# DATA EXCERPT:
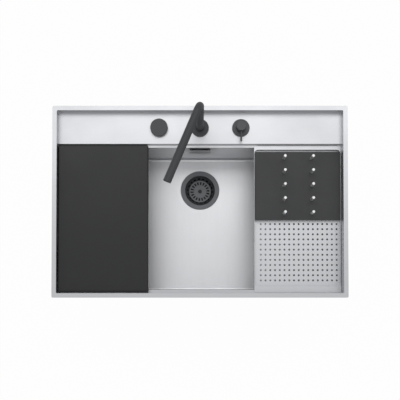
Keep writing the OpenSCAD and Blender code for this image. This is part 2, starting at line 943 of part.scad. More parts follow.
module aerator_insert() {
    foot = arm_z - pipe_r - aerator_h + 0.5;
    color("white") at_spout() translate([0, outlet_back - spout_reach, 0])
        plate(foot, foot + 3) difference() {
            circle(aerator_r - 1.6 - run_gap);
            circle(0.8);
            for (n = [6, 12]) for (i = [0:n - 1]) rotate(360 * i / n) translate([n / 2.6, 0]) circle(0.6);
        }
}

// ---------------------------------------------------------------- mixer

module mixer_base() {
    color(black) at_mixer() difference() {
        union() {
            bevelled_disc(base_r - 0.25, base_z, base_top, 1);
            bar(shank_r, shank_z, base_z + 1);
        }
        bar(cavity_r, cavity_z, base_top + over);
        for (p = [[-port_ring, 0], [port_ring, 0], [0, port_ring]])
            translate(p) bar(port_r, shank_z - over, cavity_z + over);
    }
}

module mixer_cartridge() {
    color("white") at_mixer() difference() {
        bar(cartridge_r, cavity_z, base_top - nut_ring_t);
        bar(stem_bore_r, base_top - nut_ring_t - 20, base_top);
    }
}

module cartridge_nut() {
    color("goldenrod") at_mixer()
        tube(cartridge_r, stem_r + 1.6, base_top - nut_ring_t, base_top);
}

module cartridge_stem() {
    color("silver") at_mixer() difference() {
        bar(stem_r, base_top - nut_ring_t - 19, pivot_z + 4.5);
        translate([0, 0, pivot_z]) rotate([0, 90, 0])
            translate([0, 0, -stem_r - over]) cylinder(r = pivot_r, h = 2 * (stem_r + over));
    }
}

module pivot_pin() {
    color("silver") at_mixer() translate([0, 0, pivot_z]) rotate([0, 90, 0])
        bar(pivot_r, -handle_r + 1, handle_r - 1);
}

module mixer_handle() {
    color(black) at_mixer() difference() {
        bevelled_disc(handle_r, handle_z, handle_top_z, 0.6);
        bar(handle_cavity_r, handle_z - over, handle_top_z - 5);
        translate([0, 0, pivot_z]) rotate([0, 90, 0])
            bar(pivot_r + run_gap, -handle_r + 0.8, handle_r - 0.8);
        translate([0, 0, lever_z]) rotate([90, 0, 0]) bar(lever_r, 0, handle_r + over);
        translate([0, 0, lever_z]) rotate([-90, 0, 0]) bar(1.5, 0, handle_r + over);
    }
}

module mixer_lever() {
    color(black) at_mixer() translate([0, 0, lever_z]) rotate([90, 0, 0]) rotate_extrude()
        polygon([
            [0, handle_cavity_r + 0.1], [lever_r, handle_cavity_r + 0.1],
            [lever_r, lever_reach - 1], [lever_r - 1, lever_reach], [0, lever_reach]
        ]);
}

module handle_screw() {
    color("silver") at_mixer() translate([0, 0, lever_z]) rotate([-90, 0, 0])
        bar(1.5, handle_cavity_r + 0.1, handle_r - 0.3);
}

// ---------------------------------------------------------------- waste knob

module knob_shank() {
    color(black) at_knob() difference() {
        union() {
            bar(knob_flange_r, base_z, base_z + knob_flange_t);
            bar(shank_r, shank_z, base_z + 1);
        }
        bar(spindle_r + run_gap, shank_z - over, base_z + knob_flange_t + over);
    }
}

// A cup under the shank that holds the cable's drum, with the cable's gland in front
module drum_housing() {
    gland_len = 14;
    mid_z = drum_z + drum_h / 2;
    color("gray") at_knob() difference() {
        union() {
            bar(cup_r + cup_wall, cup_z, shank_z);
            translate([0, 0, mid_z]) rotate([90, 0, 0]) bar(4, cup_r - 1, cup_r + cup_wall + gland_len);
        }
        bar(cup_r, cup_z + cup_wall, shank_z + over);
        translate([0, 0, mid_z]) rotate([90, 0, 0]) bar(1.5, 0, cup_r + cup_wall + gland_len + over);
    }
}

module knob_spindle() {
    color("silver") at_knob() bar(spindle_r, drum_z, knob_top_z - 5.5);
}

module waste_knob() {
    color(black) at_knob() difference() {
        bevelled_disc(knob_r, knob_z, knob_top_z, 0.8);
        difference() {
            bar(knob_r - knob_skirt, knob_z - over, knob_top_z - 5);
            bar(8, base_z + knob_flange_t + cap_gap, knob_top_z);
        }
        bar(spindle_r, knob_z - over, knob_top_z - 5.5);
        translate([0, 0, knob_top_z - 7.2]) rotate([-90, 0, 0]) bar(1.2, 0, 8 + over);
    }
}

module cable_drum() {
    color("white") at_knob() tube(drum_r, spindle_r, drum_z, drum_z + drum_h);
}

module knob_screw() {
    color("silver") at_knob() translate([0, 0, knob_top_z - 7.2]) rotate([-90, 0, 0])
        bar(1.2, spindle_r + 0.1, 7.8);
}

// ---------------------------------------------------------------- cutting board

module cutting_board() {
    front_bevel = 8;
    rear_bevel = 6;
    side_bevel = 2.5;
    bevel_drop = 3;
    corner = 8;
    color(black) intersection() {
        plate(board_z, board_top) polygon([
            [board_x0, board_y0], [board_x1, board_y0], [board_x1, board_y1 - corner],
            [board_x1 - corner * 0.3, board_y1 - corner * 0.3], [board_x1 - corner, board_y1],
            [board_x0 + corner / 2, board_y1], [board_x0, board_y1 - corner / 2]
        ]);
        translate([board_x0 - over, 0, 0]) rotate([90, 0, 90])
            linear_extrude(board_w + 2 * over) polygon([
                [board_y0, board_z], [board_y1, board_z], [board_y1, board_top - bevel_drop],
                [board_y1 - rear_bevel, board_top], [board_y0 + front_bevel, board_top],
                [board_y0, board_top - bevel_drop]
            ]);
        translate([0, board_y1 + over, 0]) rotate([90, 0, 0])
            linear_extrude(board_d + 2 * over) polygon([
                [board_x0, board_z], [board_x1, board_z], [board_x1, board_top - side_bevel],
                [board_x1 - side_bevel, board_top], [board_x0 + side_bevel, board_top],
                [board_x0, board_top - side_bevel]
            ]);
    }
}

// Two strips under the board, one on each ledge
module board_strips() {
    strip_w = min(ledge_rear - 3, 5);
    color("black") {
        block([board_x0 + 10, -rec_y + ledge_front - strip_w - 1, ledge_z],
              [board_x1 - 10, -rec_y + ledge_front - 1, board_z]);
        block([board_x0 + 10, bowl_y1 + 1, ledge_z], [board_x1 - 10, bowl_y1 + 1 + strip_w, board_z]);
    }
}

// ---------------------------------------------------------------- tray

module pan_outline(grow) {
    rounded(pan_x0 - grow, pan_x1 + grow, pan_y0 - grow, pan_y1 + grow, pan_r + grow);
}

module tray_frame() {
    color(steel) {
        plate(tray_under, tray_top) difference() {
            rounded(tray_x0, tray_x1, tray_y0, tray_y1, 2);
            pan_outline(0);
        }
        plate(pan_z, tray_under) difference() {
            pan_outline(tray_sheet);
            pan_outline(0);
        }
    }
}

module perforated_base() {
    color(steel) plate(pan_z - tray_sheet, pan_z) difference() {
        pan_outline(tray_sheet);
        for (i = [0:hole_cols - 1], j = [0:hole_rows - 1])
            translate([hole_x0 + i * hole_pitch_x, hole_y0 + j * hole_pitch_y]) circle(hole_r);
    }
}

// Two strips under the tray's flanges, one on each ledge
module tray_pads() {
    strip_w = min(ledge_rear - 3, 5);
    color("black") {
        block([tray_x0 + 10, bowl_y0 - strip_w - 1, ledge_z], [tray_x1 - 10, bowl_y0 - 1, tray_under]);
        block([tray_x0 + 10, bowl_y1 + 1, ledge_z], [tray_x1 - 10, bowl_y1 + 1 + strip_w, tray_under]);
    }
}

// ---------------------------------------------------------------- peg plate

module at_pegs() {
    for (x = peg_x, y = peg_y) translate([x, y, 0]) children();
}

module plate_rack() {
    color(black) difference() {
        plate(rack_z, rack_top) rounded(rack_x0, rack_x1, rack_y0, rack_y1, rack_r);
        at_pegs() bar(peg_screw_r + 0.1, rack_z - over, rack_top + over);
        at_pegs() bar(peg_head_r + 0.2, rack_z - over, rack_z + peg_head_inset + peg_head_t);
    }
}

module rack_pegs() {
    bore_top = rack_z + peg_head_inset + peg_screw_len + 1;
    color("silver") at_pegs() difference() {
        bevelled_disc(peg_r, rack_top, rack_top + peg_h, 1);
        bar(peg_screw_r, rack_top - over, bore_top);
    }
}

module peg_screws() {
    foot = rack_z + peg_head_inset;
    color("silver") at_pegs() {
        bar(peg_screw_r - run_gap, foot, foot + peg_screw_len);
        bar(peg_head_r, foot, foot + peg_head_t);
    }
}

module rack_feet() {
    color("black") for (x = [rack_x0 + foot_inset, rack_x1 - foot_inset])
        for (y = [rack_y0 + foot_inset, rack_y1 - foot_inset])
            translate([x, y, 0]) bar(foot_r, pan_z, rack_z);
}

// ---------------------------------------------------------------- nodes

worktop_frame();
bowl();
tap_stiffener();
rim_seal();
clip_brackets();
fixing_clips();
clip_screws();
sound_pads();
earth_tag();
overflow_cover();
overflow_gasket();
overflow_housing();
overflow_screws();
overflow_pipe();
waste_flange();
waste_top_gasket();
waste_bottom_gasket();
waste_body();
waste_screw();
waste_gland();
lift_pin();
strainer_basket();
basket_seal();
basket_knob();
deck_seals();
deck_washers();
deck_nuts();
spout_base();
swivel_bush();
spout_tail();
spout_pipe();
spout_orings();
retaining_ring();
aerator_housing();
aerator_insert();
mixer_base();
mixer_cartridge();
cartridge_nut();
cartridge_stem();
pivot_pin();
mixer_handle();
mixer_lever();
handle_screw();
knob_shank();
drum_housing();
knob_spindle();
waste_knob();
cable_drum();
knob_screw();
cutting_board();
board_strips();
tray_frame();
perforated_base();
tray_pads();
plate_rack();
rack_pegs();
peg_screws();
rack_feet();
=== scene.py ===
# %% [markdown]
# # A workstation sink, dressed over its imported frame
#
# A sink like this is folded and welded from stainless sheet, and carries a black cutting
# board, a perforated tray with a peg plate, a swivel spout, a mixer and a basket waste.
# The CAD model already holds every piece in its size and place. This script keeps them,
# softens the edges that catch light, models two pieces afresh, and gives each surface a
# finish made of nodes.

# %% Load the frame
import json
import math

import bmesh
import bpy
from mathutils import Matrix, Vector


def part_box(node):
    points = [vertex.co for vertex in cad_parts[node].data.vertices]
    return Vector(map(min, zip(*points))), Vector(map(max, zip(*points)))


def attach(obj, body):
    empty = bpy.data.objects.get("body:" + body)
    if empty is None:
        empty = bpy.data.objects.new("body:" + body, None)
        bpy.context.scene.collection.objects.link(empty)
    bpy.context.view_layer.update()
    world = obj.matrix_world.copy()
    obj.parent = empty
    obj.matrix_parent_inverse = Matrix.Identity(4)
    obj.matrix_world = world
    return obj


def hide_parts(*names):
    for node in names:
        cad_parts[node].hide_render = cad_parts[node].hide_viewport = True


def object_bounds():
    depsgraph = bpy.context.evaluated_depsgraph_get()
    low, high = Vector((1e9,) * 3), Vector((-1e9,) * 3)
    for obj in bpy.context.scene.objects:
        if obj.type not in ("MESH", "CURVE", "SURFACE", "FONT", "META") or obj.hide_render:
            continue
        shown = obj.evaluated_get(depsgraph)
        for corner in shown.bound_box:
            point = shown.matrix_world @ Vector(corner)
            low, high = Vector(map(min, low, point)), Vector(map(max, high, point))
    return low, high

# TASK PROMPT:
Exactly reproduce the stretch from the line with "worktop_frame();" through the line with "bpy.context.view_layer.update()", including both ends and nothing else.

# SOLUTION TO THE PROBLEM:
worktop_frame();
bowl();
tap_stiffener();
rim_seal();
clip_brackets();
fixing_clips();
clip_screws();
sound_pads();
earth_tag();
overflow_cover();
overflow_gasket();
overflow_housing();
overflow_screws();
overflow_pipe();
waste_flange();
waste_top_gasket();
waste_bottom_gasket();
waste_body();
waste_screw();
waste_gland();
lift_pin();
strainer_basket();
basket_seal();
basket_knob();
deck_seals();
deck_washers();
deck_nuts();
spout_base();
swivel_bush();
spout_tail();
spout_pipe();
spout_orings();
retaining_ring();
aerator_housing();
aerator_insert();
mixer_base();
mixer_cartridge();
cartridge_nut();
cartridge_stem();
pivot_pin();
mixer_handle();
mixer_lever();
handle_screw();
knob_shank();
drum_housing();
knob_spindle();
waste_knob();
cable_drum();
knob_screw();
cutting_board();
board_strips();
tray_frame();
perforated_base();
tray_pads();
plate_rack();
rack_pegs();
peg_screws();
rack_feet();
=== scene.py ===
# %% [markdown]
# # A workstation sink, dressed over its imported frame
#
# A sink like this is folded and welded from stainless sheet, and carries a black cutting
# board, a perforated tray with a peg plate, a swivel spout, a mixer and a basket waste.
# The CAD model already holds every piece in its size and place. This script keeps them,
# softens the edges that catch light, models two pieces afresh, and gives each surface a
# finish made of nodes.

# %% Load the frame
import json
import math

import bmesh
import bpy
from mathutils import Matrix, Vector


def part_box(node):
    points = [vertex.co for vertex in cad_parts[node].data.vertices]
    return Vector(map(min, zip(*points))), Vector(map(max, zip(*points)))


def attach(obj, body):
    empty = bpy.data.objects.get("body:" + body)
    if empty is None:
        empty = bpy.data.objects.new("body:" + body, None)
        bpy.context.scene.collection.objects.link(empty)
    bpy.context.view_layer.update()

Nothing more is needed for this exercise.